Supplied data |
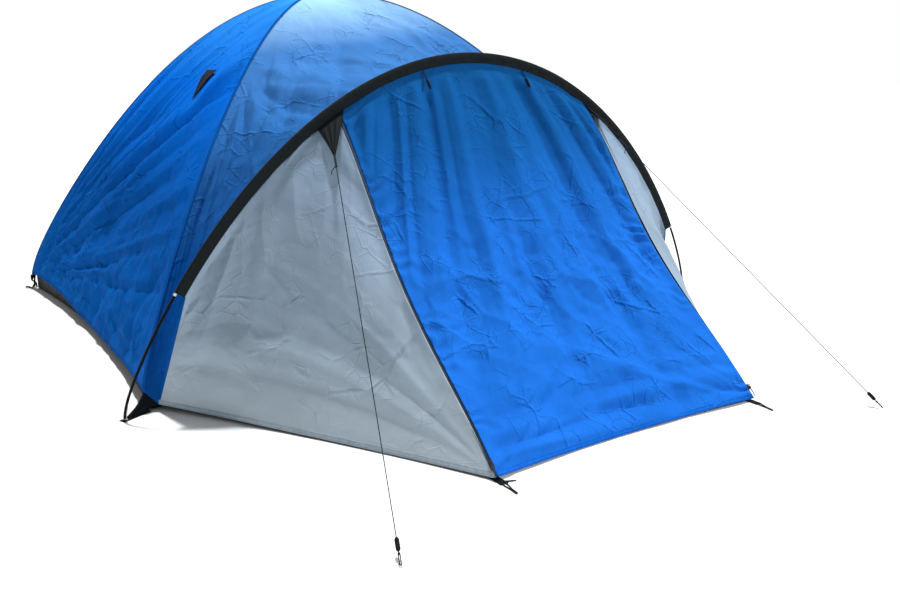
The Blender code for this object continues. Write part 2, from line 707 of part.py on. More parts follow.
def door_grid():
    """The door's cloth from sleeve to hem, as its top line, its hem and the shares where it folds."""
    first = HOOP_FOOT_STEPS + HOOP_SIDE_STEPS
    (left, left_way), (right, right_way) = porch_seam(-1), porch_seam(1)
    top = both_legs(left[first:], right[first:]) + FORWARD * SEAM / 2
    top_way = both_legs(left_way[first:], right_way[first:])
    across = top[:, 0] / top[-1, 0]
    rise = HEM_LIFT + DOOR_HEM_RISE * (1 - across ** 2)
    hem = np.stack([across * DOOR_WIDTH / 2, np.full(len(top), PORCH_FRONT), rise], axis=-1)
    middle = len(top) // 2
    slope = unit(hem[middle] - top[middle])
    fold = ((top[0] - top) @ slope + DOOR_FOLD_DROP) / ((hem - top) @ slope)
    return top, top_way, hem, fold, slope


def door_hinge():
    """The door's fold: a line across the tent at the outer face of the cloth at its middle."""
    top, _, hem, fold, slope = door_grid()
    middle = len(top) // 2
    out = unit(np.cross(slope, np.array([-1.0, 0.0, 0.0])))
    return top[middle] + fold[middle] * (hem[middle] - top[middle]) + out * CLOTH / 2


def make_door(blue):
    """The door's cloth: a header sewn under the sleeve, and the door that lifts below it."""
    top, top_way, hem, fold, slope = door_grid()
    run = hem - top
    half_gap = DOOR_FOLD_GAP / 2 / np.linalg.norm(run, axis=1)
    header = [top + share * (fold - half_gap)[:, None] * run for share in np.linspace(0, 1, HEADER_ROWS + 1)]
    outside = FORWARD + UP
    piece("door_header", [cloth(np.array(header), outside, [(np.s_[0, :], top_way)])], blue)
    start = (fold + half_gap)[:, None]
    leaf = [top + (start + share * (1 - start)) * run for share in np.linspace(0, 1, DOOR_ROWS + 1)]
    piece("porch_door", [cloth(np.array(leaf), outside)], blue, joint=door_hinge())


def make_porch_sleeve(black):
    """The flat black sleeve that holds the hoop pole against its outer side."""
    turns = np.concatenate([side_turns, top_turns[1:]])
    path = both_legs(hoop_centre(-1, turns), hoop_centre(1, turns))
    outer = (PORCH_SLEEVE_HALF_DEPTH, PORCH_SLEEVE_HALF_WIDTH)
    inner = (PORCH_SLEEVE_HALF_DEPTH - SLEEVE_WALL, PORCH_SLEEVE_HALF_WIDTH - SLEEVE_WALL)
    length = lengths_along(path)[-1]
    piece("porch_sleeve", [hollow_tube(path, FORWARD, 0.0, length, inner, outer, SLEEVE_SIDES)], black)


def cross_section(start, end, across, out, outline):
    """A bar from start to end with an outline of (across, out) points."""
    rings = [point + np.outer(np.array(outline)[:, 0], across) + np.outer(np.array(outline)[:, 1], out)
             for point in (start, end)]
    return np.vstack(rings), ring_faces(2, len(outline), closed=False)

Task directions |
Only the lines from the first line of the material above through the line that contains "outside)], blue, joint=door_hinge())" should be quoted, each one exactly.

Output below |
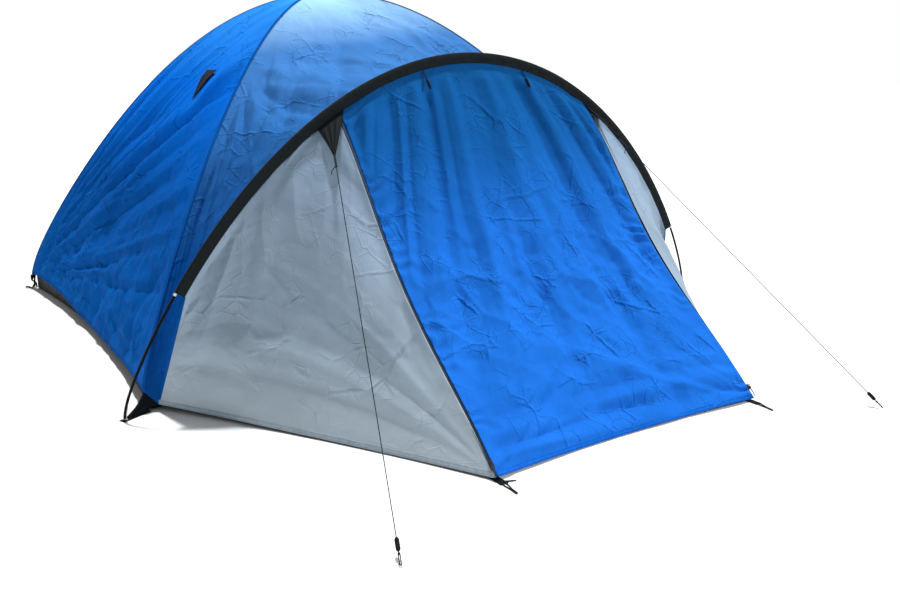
The Blender code for this object continues. Write part 2, from line 707 of part.py on. More parts follow.
def door_grid():
    """The door's cloth from sleeve to hem, as its top line, its hem and the shares where it folds."""
    first = HOOP_FOOT_STEPS + HOOP_SIDE_STEPS
    (left, left_way), (right, right_way) = porch_seam(-1), porch_seam(1)
    top = both_legs(left[first:], right[first:]) + FORWARD * SEAM / 2
    top_way = both_legs(left_way[first:], right_way[first:])
    across = top[:, 0] / top[-1, 0]
    rise = HEM_LIFT + DOOR_HEM_RISE * (1 - across ** 2)
    hem = np.stack([across * DOOR_WIDTH / 2, np.full(len(top), PORCH_FRONT), rise], axis=-1)
    middle = len(top) // 2
    slope = unit(hem[middle] - top[middle])
    fold = ((top[0] - top) @ slope + DOOR_FOLD_DROP) / ((hem - top) @ slope)
    return top, top_way, hem, fold, slope


def door_hinge():
    """The door's fold: a line across the tent at the outer face of the cloth at its middle."""
    top, _, hem, fold, slope = door_grid()
    middle = len(top) // 2
    out = unit(np.cross(slope, np.array([-1.0, 0.0, 0.0])))
    return top[middle] + fold[middle] * (hem[middle] - top[middle]) + out * CLOTH / 2


def make_door(blue):
    """The door's cloth: a header sewn under the sleeve, and the door that lifts below it."""
    top, top_way, hem, fold, slope = door_grid()
    run = hem - top
    half_gap = DOOR_FOLD_GAP / 2 / np.linalg.norm(run, axis=1)
    header = [top + share * (fold - half_gap)[:, None] * run for share in np.linspace(0, 1, HEADER_ROWS + 1)]
    outside = FORWARD + UP
    piece("door_header", [cloth(np.array(header), outside, [(np.s_[0, :], top_way)])], blue)
    start = (fold + half_gap)[:, None]
    leaf = [top + (start + share * (1 - start)) * run for share in np.linspace(0, 1, DOOR_ROWS + 1)]
    piece("porch_door", [cloth(np.array(leaf), outside)], blue, joint=door_hinge())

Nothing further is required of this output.